- **Task to carry out**
Output every line below exactly.

----

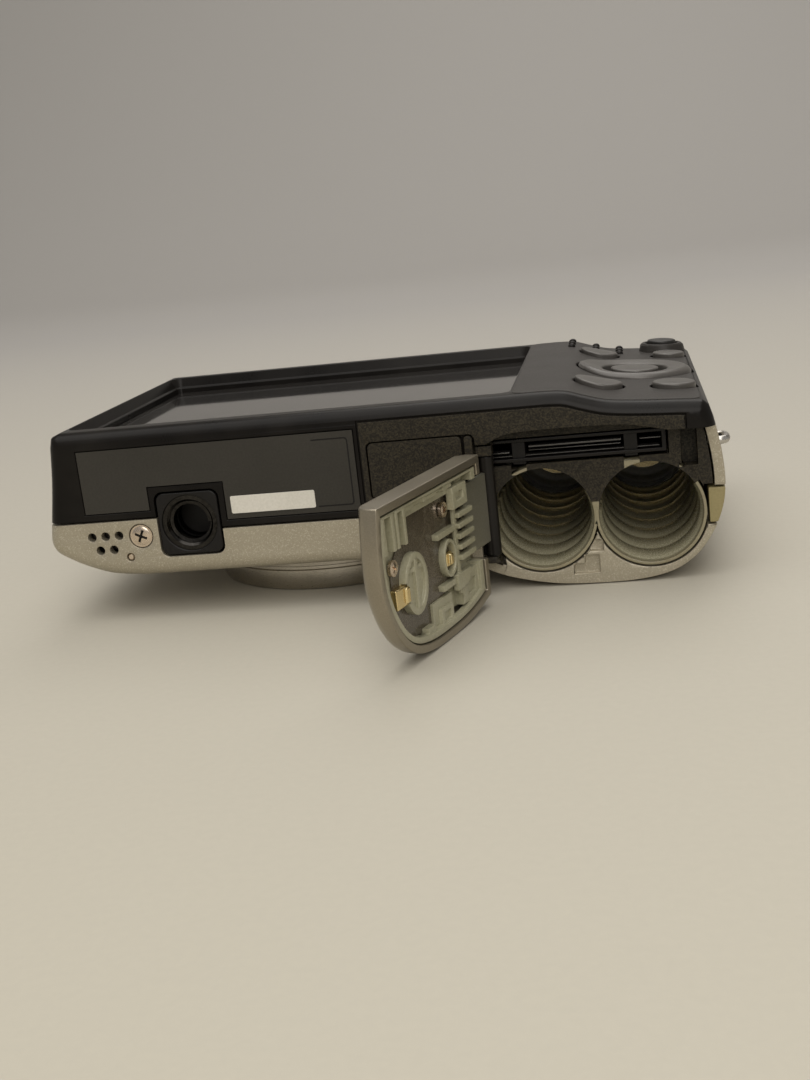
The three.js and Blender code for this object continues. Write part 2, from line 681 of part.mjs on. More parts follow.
function zoomLever() {
  const { x, z, leverInner, leverOuter } = SHUTTER;
  const ring = tubeY(x, z, leverInner, leverOuter, HEIGHT + 0.2, HEIGHT + 2, 40);
  const fingerOutline = roundRectangle(x - 1.5, x + 1.5, z - leverOuter - 1.2, z - leverInner - 0.6, 0.9);
  const finger = alongY(fingerOutline, HEIGHT + 0.2, HEIGHT + 2.4);
  return union(ring, finger);
}

function shutterButton() {
  const cap = rodY(SHUTTER.x, SHUTTER.z, SHUTTER.radius, HEIGHT + 1.05, HEIGHT + 2.3, 32);
  const stem = rodY(SHUTTER.x, SHUTTER.z, SHUTTER.radius - 1.5, HEIGHT - 2.2, HEIGHT + 1.2, 24);
  return union(cap, stem);
}

// The space below the control deck's sloping surface, raised by a lift.
function underDeck(lift) {
  const line = [46.6, 33, 24.5].map((x) => [x, deckHeight(x) + lift]);
  return alongY([[24.5, 20], [46.6, 20], ...line], 0, HEIGHT);
}

function keyButton(key) {
  return union(
    rodZ(key.x, key.y, key.radius, DECK_Z + 0.2, DEPTH + 1, 24).intersect(underDeck(KEY_TOP)),
    rodZ(key.x, key.y, key.radius * 0.5, DECK_Z - 0.7, DECK_Z + 0.4, 16),
  );
}

function selectorRing() {
  const ring = tubeZ(SELECTOR.x, SELECTOR.y, SELECTOR.inner, SELECTOR.outer, DECK_Z + 0.5, DEPTH + 1, 48);
  return ring.intersect(underDeck(0.5));
}

function okButton() {
  const cap = rodZ(SELECTOR.x, SELECTOR.y, SELECTOR.okRadius, DECK_Z + 0.3, DEPTH + 1, 32);
  const stem = rodZ(SELECTOR.x, SELECTOR.y, 2, DECK_Z - 0.9, DECK_Z + 0.5, 16);
  return union(cap.intersect(underDeck(0.4)), stem);
}

// Case pieces and everything fixed inside
const camera = new THREE.Group();
const body = new THREE.Group();
camera.add(body);

addPiece(body, "front_cover", frontCover(), silver);
addPiece(body, "rear_cover", rearCover(), black);
const screenBack = SCREEN.top - SCREEN.thick;
const screenGlass = box(SCREEN.x0, SCREEN.x1, SCREEN.y0, SCREEN.y1, screenBack, SCREEN.top);
addPiece(body, "screen_window", screenGlass, glass);
addPiece(body, "lcd_panel", box(LCD.x0, LCD.x1, LCD.y0, LCD.y1, LCD.z0, LCD.z1), steel);
addPiece(body, "rating_label", alongY(labelOutline(0), 0.02, LABEL.thick), label);
addPiece(body, "serial_sticker", box(-21.6, -9, -0.12, 0, 15.2, 17.8), white);
addPiece(body, "tripod_block", tripodBlock(), rubber);
const bushOuter = TRIPOD.thread + 0.85;
addPiece(body, "tripod_bush", tubeY(TRIPOD.x, TRIPOD.z, TRIPOD.thread, bushOuter, 0.3, 5.4), steel);
addPiece(body, "bottom_screw", screwY(BOTTOM_SCREW, 0.05, 4.5), steel);
addPiece(body, "case_pin", rodY(CASE_PIN.x, CASE_PIN.z, CASE_PIN.radius, 0.2, 2.5, 12), steel);
addPiece(body, "speaker", rodY(-41.2, 13.9, 3.2, 1.9, 4.2, 28), steel);
addPiece(body, "battery_chamber", batteryChamber(), khaki);
addPiece(body, "battery_frame", batteryFrame(), rubber);
addPiece(body, "card_slot", cardSlot(), black);
CELLS.forEach((cell, i) => {
  const plate = rodY(cell.x, cell.z, 4.4, CHAMBER.bottom - 0.8, CHAMBER.bottom - 0.3, 24);
  const nub = rodY(cell.x, cell.z, 1.6, CHAMBER.bottom - 1.6, CHAMBER.bottom - 0.5, 16);
  addPiece(body, "cell_contact_" + (i + 1), union(plate, nub), gold);
});

const boardOutline = alongZ(roundRectangle(-44.6, 12.4, 3.4, 56, 1.5), 19.9, 20.9);
addPiece(body, "main_board", boardOutline.subtract(box(-1.6, 20, 0, 9, 0, 40)), board);
addPiece(body, "key_board", alongZ(roundRectangle(21, 45, 8.4, 57.2, 1.5), 22.25, 23.05), board);
addPiece(body, "lens_ring", lensRing(), silver);
addPiece(body, "lens_housing", lensHousing(), rubber);
const sensor = box(LENS.x - 4, LENS.x + 4, LENS.y - 3.2, LENS.y + 3.2, 18.1, 19.6);
addPiece(body, "image_sensor", sensor, board);
addPiece(body, "zoom_motor", rodZ(-34, 51.2, 3.3, 8.6, 19.2, 24), steel);
const flashOutline = roundRectangle(FLASH.x0, FLASH.x1, FLASH.y0, FLASH.y1, 0.8);
addPiece(body, "flash_window", alongZ(flashOutline, FRONT_Z + 0.1, 8.4), glass);
const reflector = box(FLASH.x0 + 0.4, FLASH.x1 - 0.4, FLASH.y0 + 0.4, FLASH.y1 - 0.4, 8.7, 13.5);
addPiece(body, "flash_reflector", reflector, steel);
addPiece(body, "flash_capacitor", rodY(-38.6, 14.3, 4.4, 12, 44, 24), rubber);
addPiece(body, "self_timer_lamp", rodZ(TIMER_LAMP.x, TIMER_LAMP.y, TIMER_LAMP.radius, 4, 7.6, 20), glass);
addPiece(body, "connector_socket", connectorSocket(), steel);
const anchor = box(PORT.x1 + 0.5, PORT.x1 + 1.3, 0.1, 0.85, 14.6, 23.6);
addPiece(body, "connector_anchor", anchor, rubber);
addPiece(body, "strap_eyelet", strapEyelet(), steel);
addPiece(body, "hinge_pin", rodZ(HINGE.x, HINGE.y, 0.62, 5.1, 21.3, 16), steel);

// Covers over the sockets
addPiece(body, "connector_cover", connectorCover(), rubber);
addPiece(body, "dc_cover", dcCover(), khaki);

// Lens barrels and the blades that cover the lens
addPiece(body, "outer_barrel", outerBarrel(), silver);
addPiece(body, "inner_barrel", innerBarrel(), black);
addPiece(body, "front_lens", frontLens(), glass);
addPiece(body, "cover_blade_1", coverBlade(false), rubber);
addPiece(body, "cover_blade_2", coverBlade(true), rubber);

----

- **Solved problem**
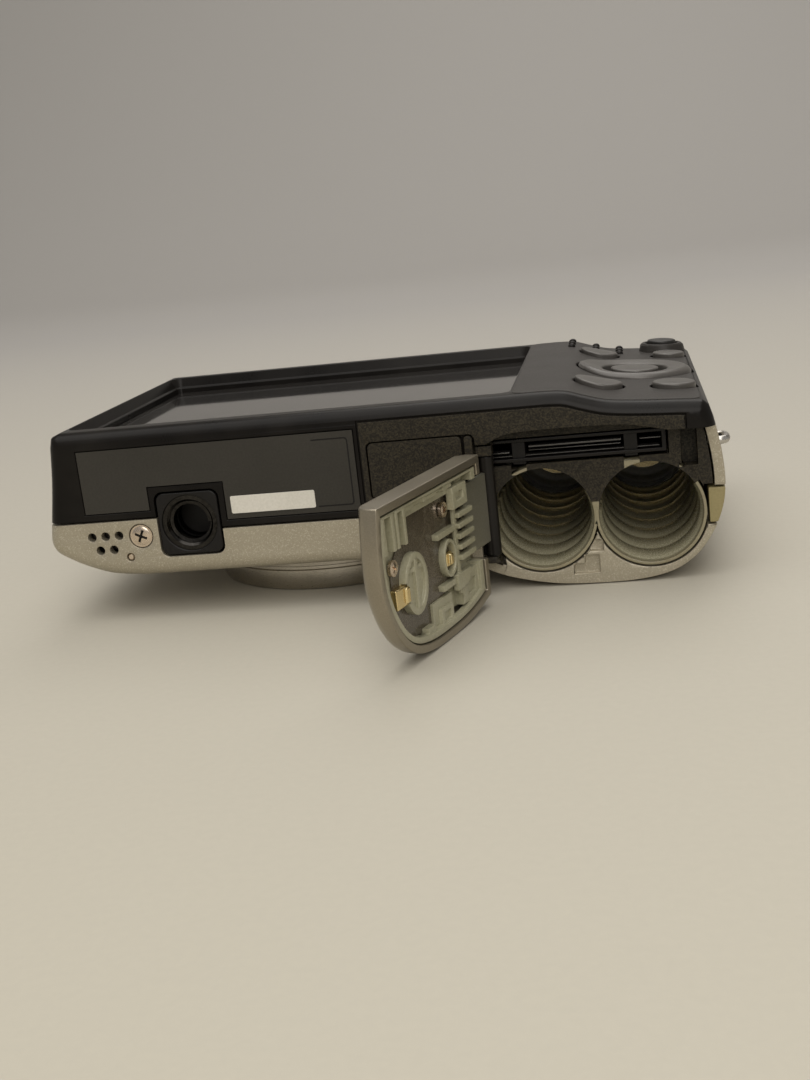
The three.js and Blender code for this object continues. Write part 2, from line 681 of part.mjs on. More parts follow.
function zoomLever() {
  const { x, z, leverInner, leverOuter } = SHUTTER;
  const ring = tubeY(x, z, leverInner, leverOuter, HEIGHT + 0.2, HEIGHT + 2, 40);
  const fingerOutline = roundRectangle(x - 1.5, x + 1.5, z - leverOuter - 1.2, z - leverInner - 0.6, 0.9);
  const finger = alongY(fingerOutline, HEIGHT + 0.2, HEIGHT + 2.4);
  return union(ring, finger);
}

function shutterButton() {
  const cap = rodY(SHUTTER.x, SHUTTER.z, SHUTTER.radius, HEIGHT + 1.05, HEIGHT + 2.3, 32);
  const stem = rodY(SHUTTER.x, SHUTTER.z, SHUTTER.radius - 1.5, HEIGHT - 2.2, HEIGHT + 1.2, 24);
  return union(cap, stem);
}

// The space below the control deck's sloping surface, raised by a lift.
function underDeck(lift) {
  const line = [46.6, 33, 24.5].map((x) => [x, deckHeight(x) + lift]);
  return alongY([[24.5, 20], [46.6, 20], ...line], 0, HEIGHT);
}

function keyButton(key) {
  return union(
    rodZ(key.x, key.y, key.radius, DECK_Z + 0.2, DEPTH + 1, 24).intersect(underDeck(KEY_TOP)),
    rodZ(key.x, key.y, key.radius * 0.5, DECK_Z - 0.7, DECK_Z + 0.4, 16),
  );
}

function selectorRing() {
  const ring = tubeZ(SELECTOR.x, SELECTOR.y, SELECTOR.inner, SELECTOR.outer, DECK_Z + 0.5, DEPTH + 1, 48);
  return ring.intersect(underDeck(0.5));
}

function okButton() {
  const cap = rodZ(SELECTOR.x, SELECTOR.y, SELECTOR.okRadius, DECK_Z + 0.3, DEPTH + 1, 32);
  const stem = rodZ(SELECTOR.x, SELECTOR.y, 2, DECK_Z - 0.9, DECK_Z + 0.5, 16);
  return union(cap.intersect(underDeck(0.4)), stem);
}

// Case pieces and everything fixed inside
const camera = new THREE.Group();
const body = new THREE.Group();
camera.add(body);

addPiece(body, "front_cover", frontCover(), silver);
addPiece(body, "rear_cover", rearCover(), black);
const screenBack = SCREEN.top - SCREEN.thick;
const screenGlass = box(SCREEN.x0, SCREEN.x1, SCREEN.y0, SCREEN.y1, screenBack, SCREEN.top);
addPiece(body, "screen_window", screenGlass, glass);
addPiece(body, "lcd_panel", box(LCD.x0, LCD.x1, LCD.y0, LCD.y1, LCD.z0, LCD.z1), steel);
addPiece(body, "rating_label", alongY(labelOutline(0), 0.02, LABEL.thick), label);
addPiece(body, "serial_sticker", box(-21.6, -9, -0.12, 0, 15.2, 17.8), white);
addPiece(body, "tripod_block", tripodBlock(), rubber);
const bushOuter = TRIPOD.thread + 0.85;
addPiece(body, "tripod_bush", tubeY(TRIPOD.x, TRIPOD.z, TRIPOD.thread, bushOuter, 0.3, 5.4), steel);
addPiece(body, "bottom_screw", screwY(BOTTOM_SCREW, 0.05, 4.5), steel);
addPiece(body, "case_pin", rodY(CASE_PIN.x, CASE_PIN.z, CASE_PIN.radius, 0.2, 2.5, 12), steel);
addPiece(body, "speaker", rodY(-41.2, 13.9, 3.2, 1.9, 4.2, 28), steel);
addPiece(body, "battery_chamber", batteryChamber(), khaki);
addPiece(body, "battery_frame", batteryFrame(), rubber);
addPiece(body, "card_slot", cardSlot(), black);
CELLS.forEach((cell, i) => {
  const plate = rodY(cell.x, cell.z, 4.4, CHAMBER.bottom - 0.8, CHAMBER.bottom - 0.3, 24);
  const nub = rodY(cell.x, cell.z, 1.6, CHAMBER.bottom - 1.6, CHAMBER.bottom - 0.5, 16);
  addPiece(body, "cell_contact_" + (i + 1), union(plate, nub), gold);
});

const boardOutline = alongZ(roundRectangle(-44.6, 12.4, 3.4, 56, 1.5), 19.9, 20.9);
addPiece(body, "main_board", boardOutline.subtract(box(-1.6, 20, 0, 9, 0, 40)), board);
addPiece(body, "key_board", alongZ(roundRectangle(21, 45, 8.4, 57.2, 1.5), 22.25, 23.05), board);
addPiece(body, "lens_ring", lensRing(), silver);
addPiece(body, "lens_housing", lensHousing(), rubber);
const sensor = box(LENS.x - 4, LENS.x + 4, LENS.y - 3.2, LENS.y + 3.2, 18.1, 19.6);
addPiece(body, "image_sensor", sensor, board);
addPiece(body, "zoom_motor", rodZ(-34, 51.2, 3.3, 8.6, 19.2, 24), steel);
const flashOutline = roundRectangle(FLASH.x0, FLASH.x1, FLASH.y0, FLASH.y1, 0.8);
addPiece(body, "flash_window", alongZ(flashOutline, FRONT_Z + 0.1, 8.4), glass);
const reflector = box(FLASH.x0 + 0.4, FLASH.x1 - 0.4, FLASH.y0 + 0.4, FLASH.y1 - 0.4, 8.7, 13.5);
addPiece(body, "flash_reflector", reflector, steel);
addPiece(body, "flash_capacitor", rodY(-38.6, 14.3, 4.4, 12, 44, 24), rubber);
addPiece(body, "self_timer_lamp", rodZ(TIMER_LAMP.x, TIMER_LAMP.y, TIMER_LAMP.radius, 4, 7.6, 20), glass);
addPiece(body, "connector_socket", connectorSocket(), steel);
const anchor = box(PORT.x1 + 0.5, PORT.x1 + 1.3, 0.1, 0.85, 14.6, 23.6);
addPiece(body, "connector_anchor", anchor, rubber);
addPiece(body, "strap_eyelet", strapEyelet(), steel);
addPiece(body, "hinge_pin", rodZ(HINGE.x, HINGE.y, 0.62, 5.1, 21.3, 16), steel);

// Covers over the sockets
addPiece(body, "connector_cover", connectorCover(), rubber);
addPiece(body, "dc_cover", dcCover(), khaki);

// Lens barrels and the blades that cover the lens
addPiece(body, "outer_barrel", outerBarrel(), silver);
addPiece(body, "inner_barrel", innerBarrel(), black);
addPiece(body, "front_lens", frontLens(), glass);
addPiece(body, "cover_blade_1", coverBlade(false), rubber);
addPiece(body, "cover_blade_2", coverBlade(true), rubber);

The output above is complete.